Players are keen for its return

Success has proved troublesome for Last Oasis, the new survival sandbox MMO with wooden walking bases. After launching into early access on Thursday, it hit #6 on Steam's top-selling chart for the whole week, it passed 25,000 players in-game at the same time, and it fell over so hard that the developers have taken it offline for a week. Bugs exacerbated by the weight of players caused the servers to crumple and it needs serious help. If you don't want to wait for its return, you're welcome to a refund.

Last Oasis has suffered connection issues since Thursday's launch, and its support Twitter account lists the fixes and fiddlings they'd tried to get it going. This video detailed the big issue, a problem with the master server that stopped players from connecting. Enough problems persisted that serious action was needed.

The developers, Donkey Crew said in Sunday night's announcement that they "decided to take all servers offline to give our engineers time to investigate without new pressure for about 7 days." The game being multiplayer, it's unplayable until then.

"Our coders have been working day and night to solve this issue and they need some sleep. We need to properly investigate why our load-testing didn't pick this up, and what went wrong, and figure it out properly and solve it," Donkey Crew's project lead explained in a video. You can almost see their efforts on his face.
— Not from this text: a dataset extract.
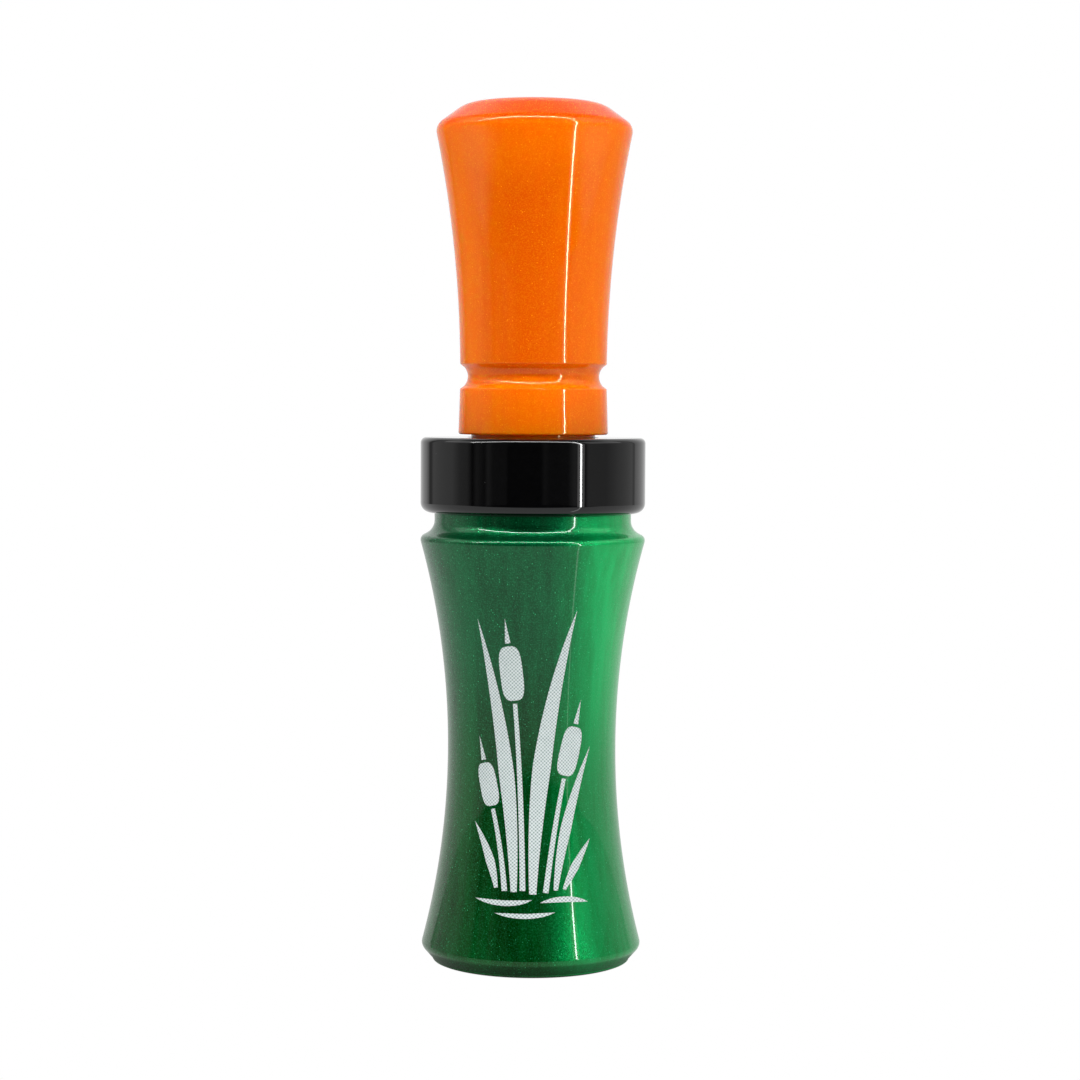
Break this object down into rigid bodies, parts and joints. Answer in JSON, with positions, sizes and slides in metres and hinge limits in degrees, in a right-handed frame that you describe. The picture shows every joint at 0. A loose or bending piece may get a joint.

"A lot of you mentioned this is not how an early access game should launch, and we fully agree: this is absolutely not how an early access game should launch," he continued. "So we decided that everyone who's currently unhappy with the state of the game should get a full refund regardless of their in-game hours, no questions asked."

This might be a bummer and a let-down for would-be players, but does sound sensible for the situation the game's in. You'll have until Wednesday to claim that uncontested refund if you want it.

Despite this crippling problem, players reviewing it on Steam do broadly seem to like what they managed to play, and many are keen for its return. Holding onto 45% positive reviews despite being literally unplayable is quite impressive.